Mike, the forester, with deep and living knowledge, visited us to talk about our forest and its trees–maples, oaks, pines, hickories, hemlocks, birches, poplars. As we walked, he pointed to a pleasingly-shaped shrub, said it was Japanese barberry and that it was invasive and should be removed. But it had a nice form, pretty paddle shaped leaves in two shades of green, small creamy yellow bell-shaped flowers in the spring and oval red berries in the fall, so although I didn’t doubt Mike or disagree, I chose to chart the barberry’s progress in the landscape.
Two weeks ago, driving north on the Thruway, early spring’s muted hills and fields suddenly green, I was surprised to spot seemingly endless mounds of barberry, the shrubs crowding each other like tribbles on Star Trek.
Barberry is easy to rip out of the ground–except for the merciless thorns, thin and sharp as needles for delicate work. The lemonlime main roots (the same color as the stems under their brown skin), yield easily, coming out of the ground with brown spidery tendrils, traveling off in too many directions. Likely the plants will sprout again, making removal a task of repetition, not completion.

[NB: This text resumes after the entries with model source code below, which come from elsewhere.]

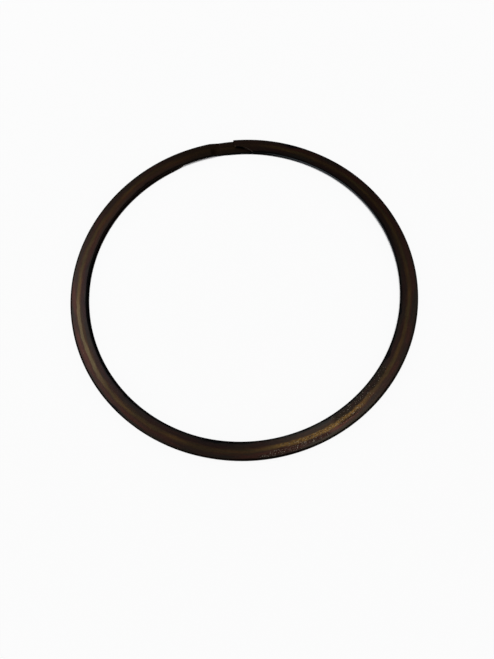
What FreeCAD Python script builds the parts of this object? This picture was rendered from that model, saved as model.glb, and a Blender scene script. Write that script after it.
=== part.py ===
import FreeCAD, Part

import math
import os

# Two-turn spiral retaining ring for the outside of a shaft.
# It is one length of flat spring-steel wire, coiled on edge. The upper turn
# ends in a tip. Beside the tip a stamped crimp drops the wire by one turn, so
# that both turns lie flat on each other, and the lower turn ends in a like
# tip. Each tip has a removal notch in its inner edge, for a screwdriver.
#
# Frame: origin on the shaft's axis, midway between the ring's two faces.
# +Z runs along the shaft. Angles are counter-clockwise from +X, seen from +Z.
# Sizes are in millimetres and angles in degrees.

# The coil
inner_diameter = 96.4     # free, before the ring is spread onto its shaft
radial_wall = 5.15        # width of the flat wire
wire_thickness = 0.69     # thickness of one turn
turn_gap = 0.03           # oil film between the turns
edge_radius = 0.24        # rolled corners of the wire's section
edge_flats = 3            # that make up each rolled corner

# The crimp
crimp_angle = 93.8        # where the middle of the crimp lies
crimp_slope = 14.3        # of the wire between the two bends
crimp_bend_radius = 1.5   # of the bends, at the wire's mid-thickness
crimp_lead = 0.5          # level wire on each side, within the stamped length
bend_steps = 4            # that make up each bend

# The tips
tip_setback = 6.9         # from the middle of the crimp to each tip, along the wire
tip_corner_radius = 0.3   # sheared outer corner of each tip, seen from above
notch_depth = 2.55        # of the removal notch, from the inner edge
notch_radius = 7.8        # of the round punch that makes the notch

inner_radius = inner_diameter / 2
outer_radius = inner_radius + radial_wall
mean_radius = inner_radius + radial_wall / 2
pitch = wire_thickness + turn_gap
upper_level = pitch / 2
lower_level = -pitch / 2
corner = min(edge_radius, 0.45 * wire_thickness)
slope = math.radians(crimp_slope)
origin = FreeCAD.Vector(0, 0, 0)
axis = FreeCAD.Vector(0, 0, 1)


def angle_of(length):
    """Degrees that a length of wire spans, measured at the wire's middle."""
    return math.degrees(length / mean_radius)


def at(angle, radius, z=0.0):
    """The point at this angle and radius."""
    turn = math.radians(angle)
    return FreeCAD.Vector(radius * math.cos(turn), radius * math.sin(turn), z)


def wire_section(angle, level, tilt=0.0):
    """Outline of the wire across one angle: a flat bar with rolled corners.

    The tilt, in radians, is the wire's slope there: the section stays square
    to the wire.
    """
    half_width = radial_wall / 2 - corner
    half_height = wire_thickness / 2 - corner
    points = []
    for quarter, (side, face) in enumerate([(1, 1), (-1, 1), (-1, -1), (1, -1)]):
        for flat in range(edge_flats + 1):
            turn = math.radians(90 * (quarter + flat / edge_flats))
            radius = mean_radius + side * half_width + corner * math.cos(turn)
            height = face * half_height + corner * math.sin(turn)
            points.append(at(angle - angle_of(height * math.sin(tilt)), radius,
                             level + height * math.cos(tilt)))
    return Part.makePolygon(points + points[:1])


def level_turn(start, end, level):
    """A level stretch of wire, counter-clockwise from one angle to another."""
    return Part.Face(wire_section(start, level)).revolve(origin, axis, end - start)


def crimp_half_run():
    """From the middle of the crimp to where the wire is level again."""
    bends_run = 2 * crimp_bend_radius * math.sin(slope)
    bends_rise = 2 * crimp_bend_radius * (1 - math.cos(slope))
    return (bends_run + (pitch - bends_rise) / math.tan(slope)) / 2


def crimp():
    """The stamped stretch that joins the turns: a bend, a slope and a bend back."""
    half_run = crimp_half_run()
    stamped = angle_of(half_run + crimp_lead)
    low = [wire_section(crimp_angle - stamped, lower_level)]
    high = [wire_section(crimp_angle + stamped, upper_level)]
    for step in range(bend_steps + 1):
        tilt = slope * step / bend_steps
        along = angle_of(half_run - crimp_bend_radius * math.sin(tilt))
        rise = crimp_bend_radius * (1 - math.cos(tilt))
        low.append(wire_section(crimp_angle - along, lower_level + rise, tilt))
        high.append(wire_section(crimp_angle + along, upper_level - rise, tilt))
    return Part.makeLoft(low + high[::-1], True, True)


def notch_punch(tip_angle, base):
    """The round punch that makes the removal notch at a tip."""
    centre = at(tip_angle, inner_radius + notch_depth - notch_radius, base)
    return Part.makeCylinder(notch_radius, pitch, centre)


def corner_cutter(tip_angle, side, base):
    """What is missing outside the rounded outer corner of a tip."""
    outward = at(tip_angle, tip_corner_radius)
    along = at(tip_angle + side * 90, tip_corner_radius)
    round_wall_falls = outer_radius - math.sqrt(outer_radius ** 2 - tip_corner_radius ** 2)
    square_corner = at(tip_angle, outer_radius - round_wall_falls, base)
    on_end = square_corner - outward
    on_side = square_corner + along
    on_arc = on_end + along + (outward - along) * math.sqrt(0.5)
    rounded = Part.Arc(on_end, on_arc, on_side).toShape()
    beyond = [on_side, on_side + outward, square_corner + outward - along, on_end - along, on_end]
    outline = Part.Wire([rounded] + Part.makePolygon(beyond).Edges)
    return Part.Face(outline).extrude(axis * pitch)


def tip_cutter(tip_angle, side, level):
    """All that is cut from one tip.

    The wire lies counter-clockwise of the tip where side is +1, and clockwise
    of it where side is -1.
    """
    base = level - pitch / 2
    return notch_punch(tip_angle, base).fuse(corner_cutter(tip_angle, side, base))


def retaining_ring():
    """The whole wire, from the upper tip to the lower one."""
    crimp_half = angle_of(crimp_half_run() + crimp_lead)
    upper_tip = crimp_angle - angle_of(tip_setback)
    lower_tip = crimp_angle + angle_of(tip_setback)

    upper_turn = level_turn(crimp_angle + crimp_half, upper_tip + 360, upper_level)
    upper_turn = upper_turn.cut(tip_cutter(upper_tip, -1, upper_level))
    lower_turn = level_turn(lower_tip, crimp_angle - crimp_half + 360, lower_level)
    lower_turn = lower_turn.cut(tip_cutter(lower_tip, 1, lower_level))
    return upper_turn.fuse([crimp(), lower_turn])


os.makedirs("parts", exist_ok=True)
ring = retaining_ring()
assert ring.isValid() and len(ring.Solids) == 1, "the wire is not one valid solid"
ring.Solids[0].exportStep("parts/retaining_ring.step")
print("volume mm3", round(ring.Volume, 2), "faces", len(ring.Faces))
print("crimp length mm", round(2 * crimp_half_run(), 3))
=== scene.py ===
import math

import bpy
from mathutils import Matrix, Vector


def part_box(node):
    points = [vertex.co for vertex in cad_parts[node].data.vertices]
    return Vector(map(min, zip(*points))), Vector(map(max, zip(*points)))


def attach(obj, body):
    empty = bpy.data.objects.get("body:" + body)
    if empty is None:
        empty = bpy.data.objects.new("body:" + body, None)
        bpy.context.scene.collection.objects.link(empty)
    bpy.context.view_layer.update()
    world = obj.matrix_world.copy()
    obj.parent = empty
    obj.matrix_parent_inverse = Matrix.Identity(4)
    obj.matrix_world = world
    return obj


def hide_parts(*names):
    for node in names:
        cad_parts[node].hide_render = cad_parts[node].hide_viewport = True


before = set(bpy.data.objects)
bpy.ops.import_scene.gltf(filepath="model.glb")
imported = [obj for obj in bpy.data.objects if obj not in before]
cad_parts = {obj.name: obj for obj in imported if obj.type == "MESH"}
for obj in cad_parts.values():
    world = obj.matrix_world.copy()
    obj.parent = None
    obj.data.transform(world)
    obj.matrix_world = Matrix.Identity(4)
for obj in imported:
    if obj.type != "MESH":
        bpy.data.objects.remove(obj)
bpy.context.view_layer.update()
mm = 0.001


# a number or socket in a node tree that takes part in arithmetic
class Term:
    def __init__(self, sheet, socket):
        self.sheet = sheet
        self.socket = socket

    def out(self, name):  # another output of the same node
        return Term(self.sheet, self.socket.node.outputs[name])

    def maths(self, operation, *terms):
        return self.sheet.add("ShaderNodeMath", {"operation": operation}, dict(enumerate(terms)))

    def __add__(self, other):
        return self.maths("ADD", self, other)

    def __radd__(self, other):
        return self.maths("ADD", other, self)

    def __sub__(self, other):
        return self.maths("SUBTRACT", self, other)

    def __rsub__(self, other):
        return self.maths("SUBTRACT", other, self)

    def __mul__(self, other):
        return self.maths("MULTIPLY", self, other)

    def __rmul__(self, other):
        return self.maths("MULTIPLY", other, self)

    def __truediv__(self, other):
        return self.maths("DIVIDE", self, other)

    def __pow__(self, other):
        return self.maths("POWER", self, other)

    def __abs__(self):
        return self.maths("ABSOLUTE", self)

    def atLeast(self, other):
        return self.maths("MAXIMUM", self, other)

    def atMost(self, other):
        return self.maths("MINIMUM", self, other)

    def between(self, low, high):
        return self.atLeast(low).atMost(high)

    def of(self, operation):
        return self.maths(operation, self)


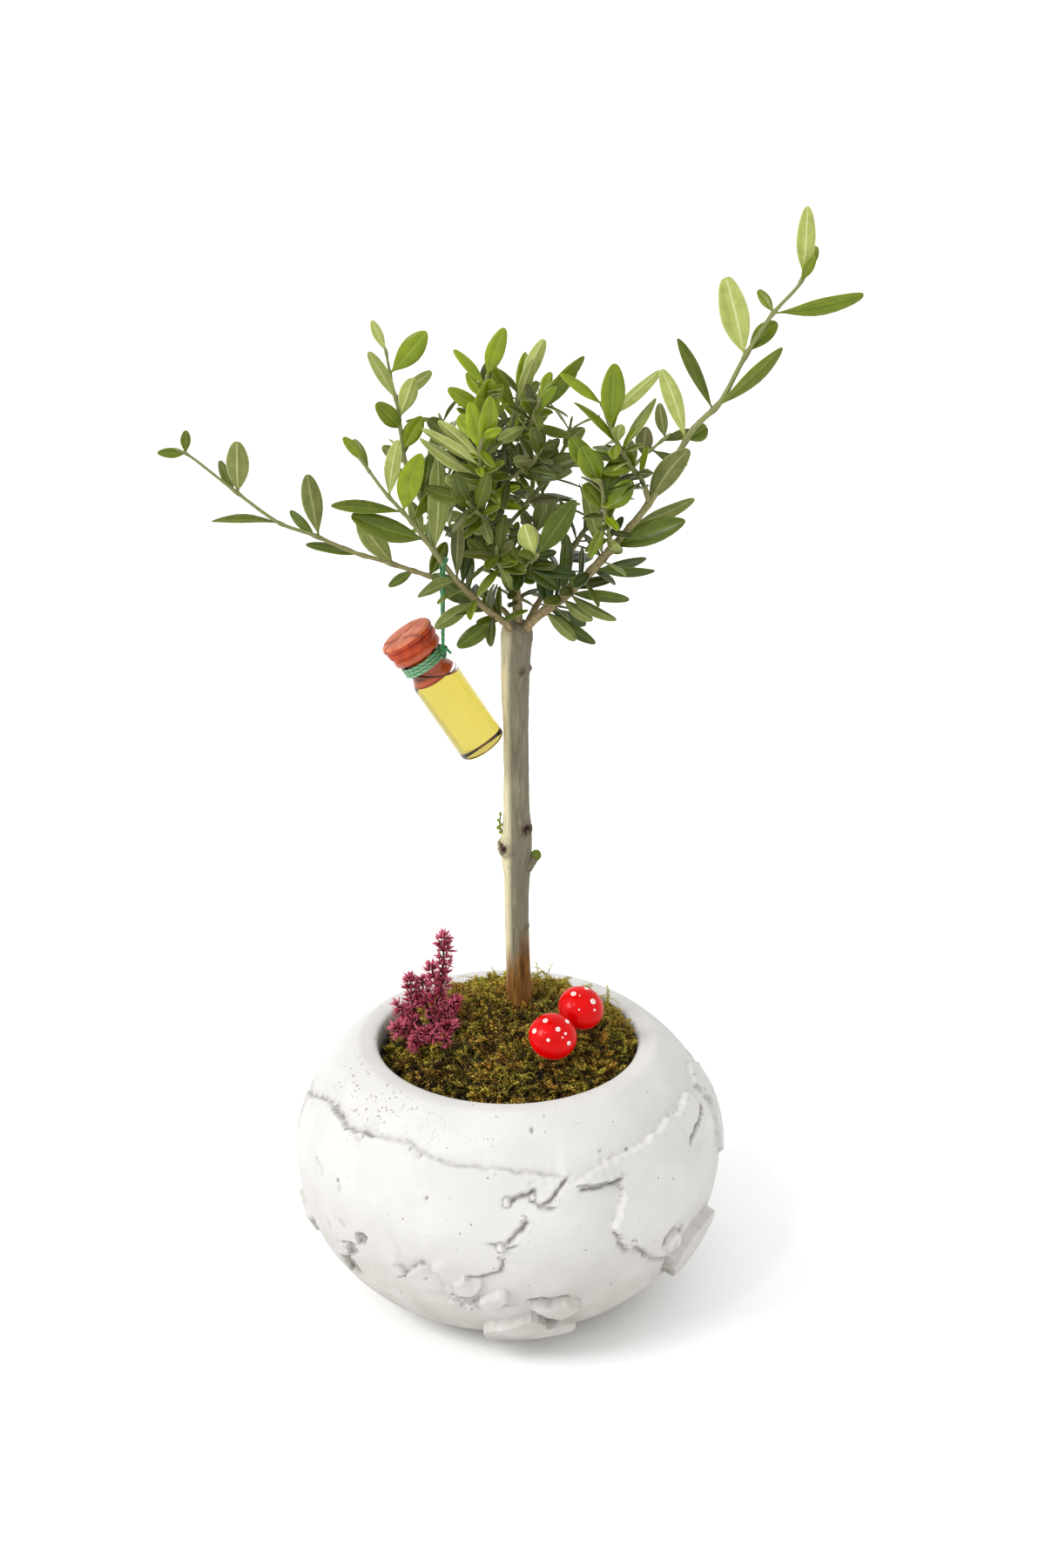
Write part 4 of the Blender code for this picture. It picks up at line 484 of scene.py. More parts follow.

I yanked out more than 10 plants of various sizes colonizing an area of the Groverkill. They looked appealing surrounded by the false hellebores, ferns and baby white pines. An even more attractive variety of barberry, with leaves in two shades of purple, grows around Ellen and David’s expansive pond.
There was decent evidence that the barberry plants I demo’d out were all related, connected under the soil–my own small, albeit undesirable, version of ancient and enormous Pando, the Trembling Giant, a grove of a single male quaking aspen in Utah, believed to have one massive underground root system.